--- The request ---
Give back, unchanged, the line with "const ladderBarrel = new THREE.Group();", the line with "obj.parent = rigid_bodies[body]", and every line between them, and no other line.

^^^^^^^^

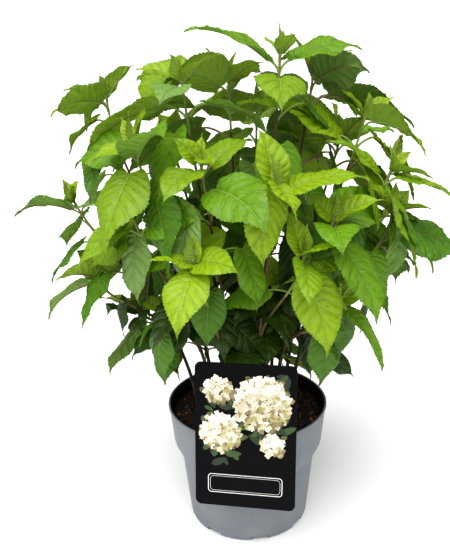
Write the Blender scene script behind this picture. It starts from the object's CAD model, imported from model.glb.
"""Looks of a young hydrangea in a nursery pot: leaves, stalks and stems grown on the plant's frame."""

import math
from collections import namedtuple

import bpy
import numpy as np
from mathutils import Matrix


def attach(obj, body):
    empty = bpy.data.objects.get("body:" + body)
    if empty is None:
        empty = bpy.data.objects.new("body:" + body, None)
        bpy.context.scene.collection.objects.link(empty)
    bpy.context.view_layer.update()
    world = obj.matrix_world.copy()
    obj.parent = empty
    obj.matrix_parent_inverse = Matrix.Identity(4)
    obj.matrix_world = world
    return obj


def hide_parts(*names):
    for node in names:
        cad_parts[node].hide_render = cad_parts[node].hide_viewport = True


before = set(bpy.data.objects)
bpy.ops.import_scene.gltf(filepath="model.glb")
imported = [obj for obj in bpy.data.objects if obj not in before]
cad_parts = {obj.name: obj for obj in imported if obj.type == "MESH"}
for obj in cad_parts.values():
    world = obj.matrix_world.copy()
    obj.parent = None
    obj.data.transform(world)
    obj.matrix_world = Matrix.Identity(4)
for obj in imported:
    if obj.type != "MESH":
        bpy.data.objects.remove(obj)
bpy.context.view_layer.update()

MM = 0.001
UP = np.array([0.0, 0.0, 1.0])

# The limits of a random turn or phase, in radians.
ANY_TURN = (0, 6.3)

# ---------------------------------------------------------------- sizes, in millimetres

POT_HEIGHT = 150
RIM_RADIUS = 95
RIM_LIP_PROUD = 0.8
COLLAR_FOOT = (89.5, 104)
BODY_TOP = (80.6, 85)
BODY_FOOT = (72.4, 5)
BASE_RADIUS = 69.5
WALL = 1.6
FLOOR = 2.2
POT_SIDES = 160
AXIS_RADIUS = 0.01
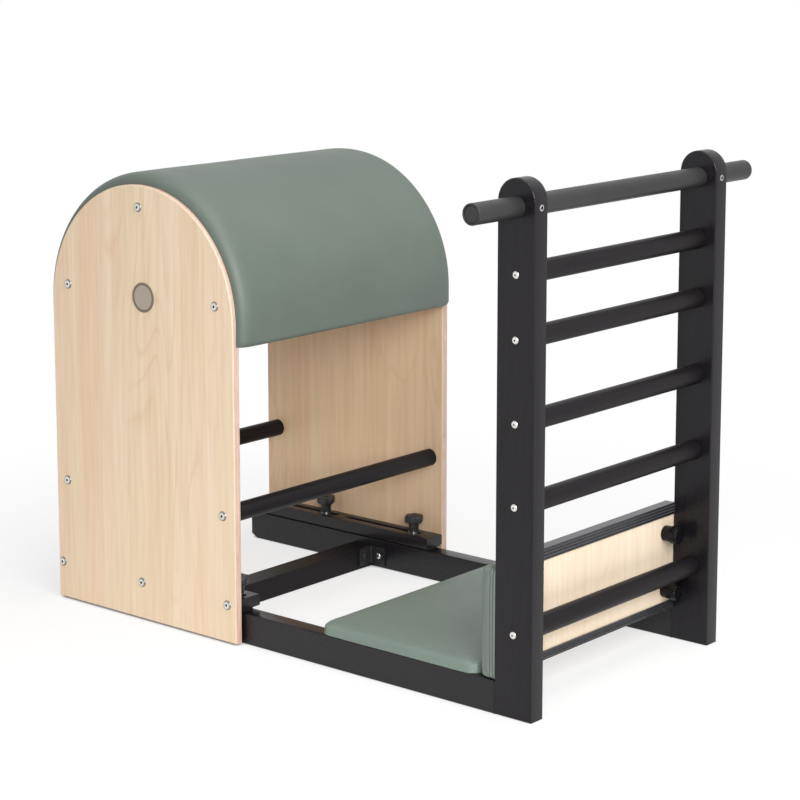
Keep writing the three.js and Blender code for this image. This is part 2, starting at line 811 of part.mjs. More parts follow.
// Heel board: its face to the ladder lies on X = 0, its lower edge on Z = 0.
function heelBoardGeometry() {
  const top = heelBoardTop - heelBoardBottom;
  const endTop = top - heelBoardProud - heelBoardEndDrop;
  const half = outerFace - coverThickness;
  const proudHalf = innerFace - restGap;
  const cut = heelBoardCorner;
  const face = outline([
    [cut - half, 0], [half - cut, 0], [half, cut], [half, endTop], [proudHalf, endTop],
    [proudHalf, top], [-proudHalf, top], [-proudHalf, endTop], [-half, endTop], [-half, cut],
  ]);
  // The outline is drawn lying down, then stood up so that its own X runs along Y.
  const board = slab(face, heelBoardThickness)
    .rotateX(quarterTurn)
    .rotateZ(quarterTurn)
    .translate(-heelBoardThickness, 0, 0);
  const holes = heelKnobPlaces().map(({ y, z }) => (
    pin(heelStudDiameter + 2 * restGap, -heelBoardThickness - cutOverrun, cutOverrun)
      .rotateY(quarterTurn)
      .translate(0, y, z - heelBoardBottom)
  ));
  return cutBy(board, holes);
}

// The cushion lies on its back, its length is the pad's height, and it is stood up when placed.
function heelPadGeometry() {
  const cushion = cushionGeometry(heelPadHeight, baseWidth, heelPadDepth, heelPadCorner);
  const recessDepth = heelBoardThickness + restGap;
  const recess = block(
    heelPadHeight + 2 * cutOverrun,
    2 * (outerFace - coverThickness + restGap),
    recessDepth + cutOverrun,
  ).translate(0, 0, (recessDepth - cutOverrun) / 2);
  return cutBy(cushion, [recess]);
}

// A ridged edge strip. The board's edge is at the origin and the board runs down from it.
function trimGeometry(leg, rearLip) {
  const face = restGap + trimWall;
  const back = -heelBoardThickness - restGap;
  const pitch = (leg + face) / (trimRidgeCount + 1);
  const points = [[restGap, -leg], [face, -leg]];
  for (let i = 1; i <= trimRidgeCount; i += 1) {
    const z = pitch * i - leg;
    points.push([face, z - trimRidge], [face + trimRidge, z], [face, z + trimRidge]);
  }
  points.push([face, face]);
  if (rearLip > 0) {
    points.push([back - trimWall, face], [back - trimWall, -rearLip], [back, -rearLip], [back, restGap]);
  } else {
    points.push([back, face], [back, restGap]);
  }
  points.push([restGap, restGap]);
  return sideSlab(outline(points), 2 * (innerFace - restGap), 0);
}

function heelKnobPlaces() {
  const places = [];
  for (const { name, sign } of sides) {
    const y = sign * (innerFace - heelKnobFromUpright);
    places.push({ name: `low_${name}`, y, z: lowKnobFoot + heelKnobDiameter / 2 });
    places.push({ name: `high_${name}`, y, z: highKnobFoot + heelKnobDiameter / 2 });
  }
  return places;
}

// A hub, a fluted grip and a threaded stud that points back along -Z.
function heelKnobGeometry() {
  const radius = heelKnobDiameter / 2;
  const hub = turned([
    [0, 0],
    [radius - knobEdge, 0],
    [radius - knobEdge / 2, heelKnobHub],
    [0, heelKnobHub],
  ], smallSides);
  const fluted = wavyOutline(radius, heelKnobFluteCount, heelKnobFlutePoints, heelKnobFluteDepthShare);
  const grip = slab(fluted, heelKnobGrip + knobEdge, knobEdge).translate(0, 0, heelKnobHub - knobEdge);
  const stud = pin(heelStudDiameter, -heelStudLength, knobEdge);
  return joined([hub, grip, stud]);
}

function makeHeelBoard() {
  const group = new THREE.Group();
  group.position.x = heelBoardFront;
  group.add(placed('heel_board', heelBoardGeometry(), maple, [0, 0, heelBoardBottom]));
  const padMiddle = heelPadBottom + heelPadHeight / 2;
  group.add(placed('heel_pad', heelPadGeometry(), greenVinyl, [0, 0, padMiddle], [0, -quarterTurn, 0]));
  const topTrim = trimGeometry(topTrimLeg, heelBoardProud - 2 * restGap);
  group.add(placed('heel_trim_top', topTrim, blackPlastic, [0, 0, heelBoardTop]));
  const lowTrim = trimGeometry(lowTrimLeg, 0).rotateX(halfTurn);
  group.add(placed('heel_trim_low', lowTrim, blackPlastic, [0, 0, heelBoardBottom]));
  for (const { name, y, z } of heelKnobPlaces()) {
    const place = [restGap, y, z];
    group.add(placed(`heel_knob_${name}`, heelKnobGeometry(), blackPlastic, place, [0, quarterTurn, 0]));
  }
  return group;
}

const ladderBarrel = new THREE.Group();
ladderBarrel.add(makeBase(), makeLadder(), makeCarriage(), makeClamps(), makeFloorPad(), makeHeelBoard());

export default ladderBarrel;
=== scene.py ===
# %% [markdown]
# # A ladder barrel
# A padded half barrel on a carriage that slides along a low base, and a ladder at the other end.
# The solid parts come ready made and stay where they are. This lesson gives them their finishes,
# puts soft pads in place of the plain ones, adds the small fasteners, and sets up a studio.

import json
import math

import bmesh
import bpy
import numpy as np
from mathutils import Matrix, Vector

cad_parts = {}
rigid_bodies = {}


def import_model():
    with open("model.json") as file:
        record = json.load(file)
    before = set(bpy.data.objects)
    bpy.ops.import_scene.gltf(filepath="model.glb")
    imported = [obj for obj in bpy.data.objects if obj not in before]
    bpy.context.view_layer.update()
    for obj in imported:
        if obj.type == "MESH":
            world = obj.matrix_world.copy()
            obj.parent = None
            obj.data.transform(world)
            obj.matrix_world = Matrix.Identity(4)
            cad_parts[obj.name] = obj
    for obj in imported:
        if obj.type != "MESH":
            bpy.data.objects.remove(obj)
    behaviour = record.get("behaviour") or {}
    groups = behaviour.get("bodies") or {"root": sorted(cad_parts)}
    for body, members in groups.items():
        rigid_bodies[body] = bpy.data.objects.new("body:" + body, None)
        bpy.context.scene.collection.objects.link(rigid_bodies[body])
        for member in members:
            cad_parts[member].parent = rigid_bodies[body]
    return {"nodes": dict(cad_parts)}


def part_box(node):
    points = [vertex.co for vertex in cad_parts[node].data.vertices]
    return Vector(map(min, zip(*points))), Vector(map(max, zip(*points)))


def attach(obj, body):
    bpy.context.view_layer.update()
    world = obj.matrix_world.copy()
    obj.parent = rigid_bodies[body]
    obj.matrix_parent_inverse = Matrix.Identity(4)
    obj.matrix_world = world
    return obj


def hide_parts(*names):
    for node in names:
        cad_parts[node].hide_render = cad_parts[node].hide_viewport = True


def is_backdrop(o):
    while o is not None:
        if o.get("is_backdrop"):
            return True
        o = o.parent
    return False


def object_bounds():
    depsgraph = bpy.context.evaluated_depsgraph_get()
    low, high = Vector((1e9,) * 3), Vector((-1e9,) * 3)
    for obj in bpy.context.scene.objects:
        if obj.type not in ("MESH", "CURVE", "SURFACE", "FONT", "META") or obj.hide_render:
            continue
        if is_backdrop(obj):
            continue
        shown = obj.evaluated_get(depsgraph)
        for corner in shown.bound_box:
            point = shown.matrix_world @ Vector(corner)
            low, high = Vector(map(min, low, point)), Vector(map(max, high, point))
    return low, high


for leftover in list(bpy.data.objects):
    bpy.data.objects.remove(leftover)
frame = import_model()
nodes = frame["nodes"]
cad_low, cad_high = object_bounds()
print("frame:", len(nodes), "nodes, size", [round(v, 3) for v in cad_high - cad_low])

# %% [markdown]
# ## Camera
# The picture was taken with a long lens from the ladder end, a little above the barrel. A long lens
# keeps upright edges nearly parallel, so the camera stands about five metres away. A small shift
# moves the frame down, as a view camera does, which keeps the lens nearly level.

# %% Camera
picture_width = 800
focal_pixels = 2321
aim_row = 280  # the row of the picture that the lens points at
eye = Vector((3.077, -3.583, 1.492))
heading, tilt = math.radians(130.08), math.radians(-9.3)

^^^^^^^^

--- Correct result ---
const ladderBarrel = new THREE.Group();
ladderBarrel.add(makeBase(), makeLadder(), makeCarriage(), makeClamps(), makeFloorPad(), makeHeelBoard());

export default ladderBarrel;
=== scene.py ===
# %% [markdown]
# # A ladder barrel
# A padded half barrel on a carriage that slides along a low base, and a ladder at the other end.
# The solid parts come ready made and stay where they are. This lesson gives them their finishes,
# puts soft pads in place of the plain ones, adds the small fasteners, and sets up a studio.

import json
import math

import bmesh
import bpy
import numpy as np
from mathutils import Matrix, Vector

cad_parts = {}
rigid_bodies = {}


def import_model():
    with open("model.json") as file:
        record = json.load(file)
    before = set(bpy.data.objects)
    bpy.ops.import_scene.gltf(filepath="model.glb")
    imported = [obj for obj in bpy.data.objects if obj not in before]
    bpy.context.view_layer.update()
    for obj in imported:
        if obj.type == "MESH":
            world = obj.matrix_world.copy()
            obj.parent = None
            obj.data.transform(world)
            obj.matrix_world = Matrix.Identity(4)
            cad_parts[obj.name] = obj
    for obj in imported:
        if obj.type != "MESH":
            bpy.data.objects.remove(obj)
    behaviour = record.get("behaviour") or {}
    groups = behaviour.get("bodies") or {"root": sorted(cad_parts)}
    for body, members in groups.items():
        rigid_bodies[body] = bpy.data.objects.new("body:" + body, None)
        bpy.context.scene.collection.objects.link(rigid_bodies[body])
        for member in members:
            cad_parts[member].parent = rigid_bodies[body]
    return {"nodes": dict(cad_parts)}


def part_box(node):
    points = [vertex.co for vertex in cad_parts[node].data.vertices]
    return Vector(map(min, zip(*points))), Vector(map(max, zip(*points)))


def attach(obj, body):
    bpy.context.view_layer.update()
    world = obj.matrix_world.copy()
    obj.parent = rigid_bodies[body]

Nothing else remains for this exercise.